Figure 10 presents the uniaxial tensile stress–strain curves of the TPAEs with different compositions at room temperature. The typical elastic behavior of the specimen is determined by the lack of a yield point during the deformation except for TPAE-0.10, which has the highest hard content and shows thermoplastic character. The polyetheramine-based TPAEs have good elastic properties according to the manner in which TPAE-0.25 reveals an intermediate stress–strain behavior. The Young’ moduli (the slope of initial linear elastic domain) increase with increasing polyamide content due to the increase in interconnectivity within the rigid polyamide domain [49]. Moreover, the tensile strength increases as the rigid content increases, which is independent of the polyetheramine length. The specimens exhibit good elongation at break that increases with the increase of soft content. Based on the testing results, the tensile property of TPAEs highly depends on the soft content instead of the segment length.

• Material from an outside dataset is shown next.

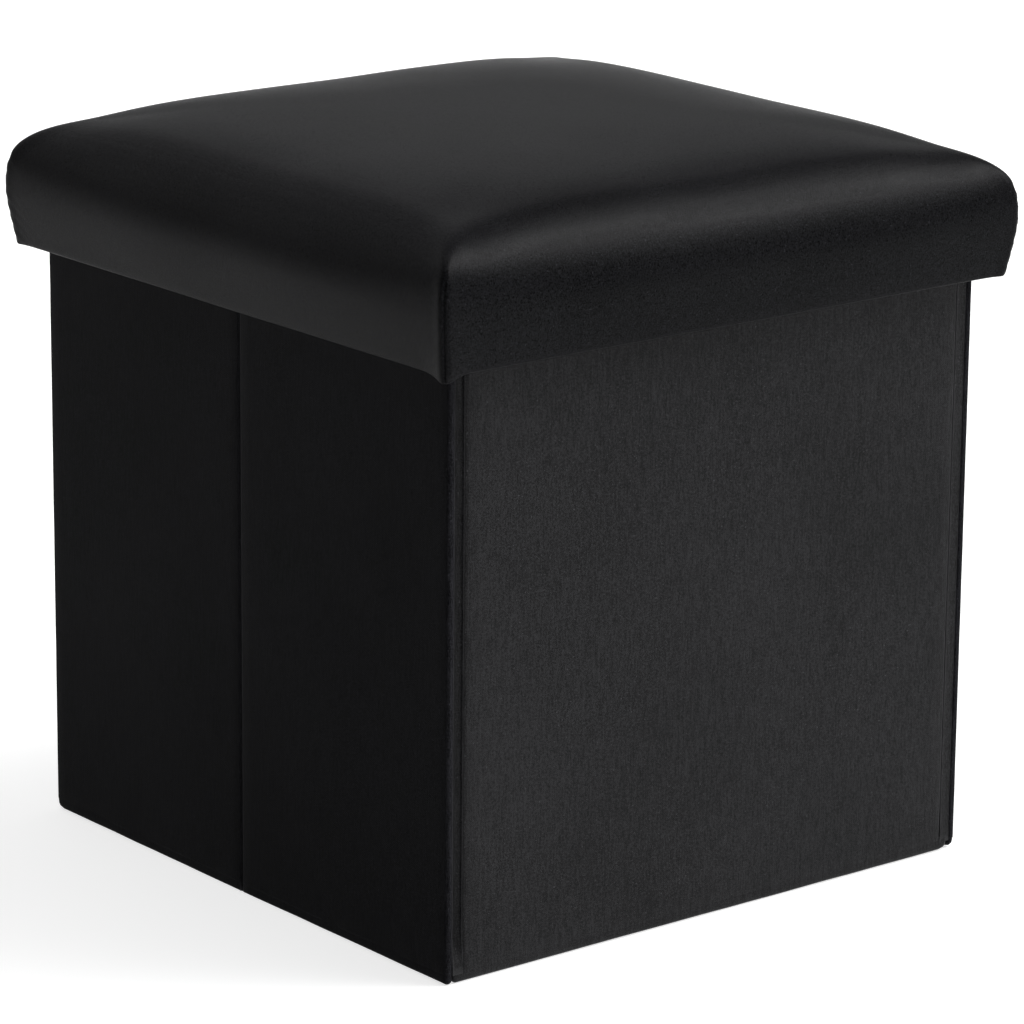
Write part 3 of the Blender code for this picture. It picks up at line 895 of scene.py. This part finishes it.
def shape_lid(mesh, half, rim_z):
    """Corner seams, the ridges that run in from them, the drooping rim corners and slack in the cloth."""
    for vert in mesh.vertices:
        x, y, z = vert.co
        ax, ay = abs(x), abs(y)
        diagonal = Vector((math.copysign(1, x), math.copysign(1, y), 0)) / math.sqrt(2)
        off = (ax - ay) / math.sqrt(2)
        inward = (half * math.sqrt(2) - (ax + ay) / math.sqrt(2))
        turned = z < rim_z + 20 * MM and max(ax, ay) < half - 8 * MM
        if not turned:
            # the seam: a groove between two soft lips, puckered by its thread
            up = z - rim_z
            sewn = 1 - ease(SEAM_TALL - 6 * MM, SEAM_TALL, up)
            near = 1 - ease(14 * MM, 40 * MM, inward)
            groove = SEAM_DEEP * math.exp(-(off / SEAM_WIDE) ** 2)
            groove += SEAM_END_DEEP * math.exp(-((up - SEAM_TALL + 3 * MM) / (3 * MM)) ** 2
                                          - (off / (1.6 * MM)) ** 2)
            lips = SEAM_LIP * math.exp(-((abs(off) - 3.0 * MM) / (2.0 * MM)) ** 2)
            pucker = (SEAM_PUCKER * math.sin(2 * math.pi * up / (7 * MM) + off / MM)
                      * math.exp(-abs(off) / (6 * MM)))
            vert.co += diagonal * (sewn * near * (lips + pucker - groove))
            # the ridge over the padding
            along = inward / RIDGE_LONG
            over = ease(SEAM_TALL - 12 * MM, SEAM_TALL + 4 * MM, up)
            if along < 1 and over > 0:
                width = 4.5 * MM + 0.14 * inward
                rise = RIDGE_HIGH * (1 - along) ** 1.5 * math.exp(-(off / width) ** 2)
                vert.co += (Vector((0, 0, 0.8)) + 0.5 * diagonal) * rise * over
            # soft slack over the padding
            top = ease(SEAM_TALL, SEAM_TALL + 12 * MM, up)
            vert.co.z += top * (TOP_WAVE * wave(x, y, 0.0, 7.0, 83.0)
                                + TOP_RIPPLE * wave(x, y, 0.0, 22.0, 85.0))
            skirt = (1 - top) * ease(0.0, 8 * MM, up)
            out = Vector((x, y, 0)).normalized()
            vert.co += out * (skirt * (SKIRT_WAVE * wave(x, y, z, 13.0, 87.0)))
        # the rim hangs lower at the corners, and is slightly uneven between them
        low = 1 - ease(0.0, 22 * MM, z - rim_z)
        corner = math.exp(-((2 * (half - RIM_NARROWER) - ax - ay) / (9 * MM)) ** 2)
        droop = RIM_DROOP if x < 0 and y < 0 else RIM_DROOP_ELSEWHERE
        vert.co.z += low * (RIM_RAISE - droop * corner + RIM_WAVE * wave(x, y, 0.0, 12.0, 91.0))


def lid_inside(turn_half):
    """The lining glued under the lid's board and inside its rim, and the stitches along the turned cloth."""
    low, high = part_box("lid_lining")
    half = high.x - 0.45 * MM
    top = high.z - 0.1 * MM
    rows = [(half, top - drop * MM, LID_LINING_CORNER) for drop in (1.0, 3.0, 8.0, 14.0, 20.0, 26.0)]
    rows.append((half, top - LID_LINING_DEEP, LID_LINING_CORNER))

    def sag(u, v):
        free = ease(0.0, 0.15, 1 - max(abs(u), abs(v)))
        return top - free * 0.5 * MM * (0.5 + 0.5 * wave(u, v, 0.0, 3.0, 95.0))

    bm = ring_sheet(22, rows, half, LID_LINING_CORNER, sag)
    bmesh.ops.reverse_faces(bm, faces=bm.faces)
    piece = thicken(new_piece("lid_lining_sheet", bm, LINING), 0.35 * MM)
    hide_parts("lid_lining")
    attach(piece, "lid")

    z = low.z - MM + 11.0 * MM
    reach = turn_half - 6 * MM
    pairs = []
    for side_x, side_y in ((1, 0), (-1, 0), (0, 1), (0, -1)):
        across = Vector((side_x, side_y, 0))
        along = Vector((-side_y, side_x, 0))
        for a, b in stitch_line(lambda s: across * turn_half + along * s + Vector((0, 0, z)), -reach, reach):
            pairs.append((a, b, -across))
    stitches("lid_rim_stitches", pairs, "lid")


for wall_name in WALLS:
    wall_cover(wall_name)
    wall_hem(wall_name)
    wall_binding(wall_name)
    wall_lining(wall_name)
corner_channels()
middle_folds()
base()
bottom()
lid_inside(lid_shell())

# ---- studio -------------------------------------------------------------
CAMERA_PLACE = Vector((-1.62601, -2.02832, 0.89900))
CAMERA_AZIMUTH = -38.8109
CAMERA_ELEVATION = 15.5206
CAMERA_ROLL = 0.5089
CAMERA_LENS = 178.023
FLOOR_TONE = 0.55
FLOOR_GLOW = 0.66


def add_camera():
    azimuth, elevation = math.radians(CAMERA_AZIMUTH), math.radians(CAMERA_ELEVATION)
    back = Vector((math.sin(azimuth) * math.cos(elevation), -math.cos(azimuth) * math.cos(elevation),
                   math.sin(elevation)))
    right = Vector((0, 0, 1)).cross(back).normalized()
    up = back.cross(right)
    roll = math.radians(CAMERA_ROLL)
    x = right * math.cos(roll) + up * math.sin(roll)
    y = -right * math.sin(roll) + up * math.cos(roll)
    camera = bpy.data.objects.new("camera", bpy.data.cameras.new("camera"))
    bpy.context.scene.collection.objects.link(camera)
    camera.data.lens = CAMERA_LENS
    camera.data.sensor_width = 36.0
    camera.data.clip_end = 100.0
    turn = Matrix((x, y, back)).transposed().to_4x4()
    camera.matrix_world = Matrix.Translation(CAMERA_PLACE) @ turn
    bpy.context.scene.camera = camera


def add_floor():
    bm = bmesh.new()
    bmesh.ops.create_grid(bm, x_segments=4, y_segments=4, size=20.0)
    mesh = bpy.data.meshes.new("floor")
    bm.to_mesh(mesh)
    bm.free()
    floor = bpy.data.objects.new("floor", mesh)
    floor.location = (0, 0, -0.2 * MM)
    bpy.context.scene.collection.objects.link(floor)
    s = Shader("pale_floor")
    s.bsdf.inputs["Base Color"].default_value = (FLOOR_TONE, FLOOR_TONE, FLOOR_TONE, 1.0)
    s.bsdf.inputs["Roughness"].default_value = 0.9
    s.bsdf.inputs["Specular IOR Level"].default_value = 0.0
    s.bsdf.inputs["Emission Color"].default_value = (1.0, 1.0, 1.0, 1.0)
    s.bsdf.inputs["Emission Strength"].default_value = FLOOR_GLOW
    mesh.materials.append(s.material)


# how high a direction points, from -1 to 1, and how bright the light from there is
SKY_BANDS = [(-1.0, 0.3), (0.0, 0.15), (0.2, 0.44), (0.31, 0.66), (0.48, 0.05), (0.80, 0.05),
             (0.92, 1.2), (1.0, 1.2)]
# direction, strength and tightness
LAMPS = [(Vector((0.604, -0.34, 0.72)), 19.0, 32.0),
         (Vector((-0.25, 0.74, 0.62)), 0.7, 8.0)]


def add_sky():
    """Soft studio light from all round: a band low down, dim above, bright overhead, and two soft lamps."""
    world = bpy.data.worlds.new("studio")
    bpy.context.scene.world = world
    world.use_nodes = True
    tree = world.node_tree
    background = tree.nodes["Background"]
    background.inputs["Color"].default_value = (1.0, 1.0, 1.0, 1.0)
    place = tree.nodes.new("ShaderNodeTexCoord").outputs["Generated"]
    parts = tree.nodes.new("ShaderNodeSeparateXYZ")
    tree.links.new(place, parts.inputs[0])

    def calculate(operation, a, b):
        made = tree.nodes.new("ShaderNodeMath")
        made.operation = operation
        for socket, value in zip(made.inputs, (a, b)):
            if hasattr(value, "is_linked"):
                tree.links.new(value, socket)
            else:
                socket.default_value = value
        return made.outputs[0]

    bands = tree.nodes.new("ShaderNodeFloatCurve")
    curve = bands.mapping.curves[0]
    highest = max(value for _, value in SKY_BANDS)
    points = [((z + 1) / 2, value / highest) for z, value in SKY_BANDS]
    while len(curve.points) < len(points):
        curve.points.new(0.5, 0.5)
    for point, location in zip(curve.points, points):
        point.location = location
        point.handle_type = "AUTO_CLAMPED"
    bands.mapping.update()
    from_below = calculate("ADD", parts.outputs["Z"], 1.0)
    tree.links.new(calculate("MULTIPLY", from_below, 0.5), bands.inputs["Value"])
    strength = calculate("MULTIPLY", bands.outputs[0], highest)
    for direction, power, tightness in LAMPS:
        facing = tree.nodes.new("ShaderNodeVectorMath")
        facing.operation = "DOT_PRODUCT"
        tree.links.new(place, facing.inputs[0])
        facing.inputs[1].default_value = direction.normalized()
        lobe = calculate("POWER", calculate("MAXIMUM", facing.outputs["Value"], 0.0), tightness)
        strength = calculate("ADD", strength, calculate("MULTIPLY", lobe, power))
    tree.links.new(strength, background.inputs["Strength"])
    bpy.context.scene.view_settings.view_transform = "Standard"


add_camera()
add_floor()
add_sky()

To further study the elastic properties of the TPAEs, mechanical hysteresis was measured by a cyclic tensile test and the representative stress–strain curves are presented in Figure 11. The residual strain was calculated after 10 cycles of tensile testing. As we expected, the residual strain increases with the decreasing of soft content and increasing of testing deformation (Table S1, Supplementary Material). The novel TPAEs using diamine-terminated PPG present good elastic recovery and flexibility. In fact, the specimens after testing just have a small extent of residual strain after storing at room temperature overnight (Figure S4, Supplementary Material).

4. Conclusions

Novel TPAEs consisting of long-chain semicrystalline PA1212 (C12) as the hard segment and amorphous diamine terminated PPG (C3) as the soft segment were successfully synthesized via one-pot melt polycondensation. The chemical structures of the copolymers were characterized by NMR and FT-IR, and the results prove that the diamine terminated PPG segments have been incorporated to PA1212 blocks with expected composition. The molecular weights of the TPAEs were approaching the commercial grade. The microphase-separated morphologies and tensile properties of novel TPAEs have been systematically investigated by DSC, X-ray diffraction, AFM, SEM, and DMA. It has been found that microphase separation occurs in the amorphous region, and short-chain PPG diamine is miscible with the amorphous phase of PA1212. The copolymers adopt the same α-crystal phase as homo PA1212, and the crystallinity of the copolymers (PA1212 segments) varies with the content and segment length of PPG diamine. The microphase separation structure, associated with the macro properties, is tunable according to the contents and length of the flexible PPG diamine. Due to the amorphous PPG segment and long-chain semicrystalline PA1212, the new family of TPAEs shows high elasticity and damping performance, especially at low temperature for TPAE-0.76 and TPAE-0.62. The novel TPAEs show balanced properties of tremendous lightness, elastic return, and attenuation of vibration, suggesting their potential applications such as running shoes, ski boots, and tennis rackets even products used in extreme cold condition such as rail gaskets.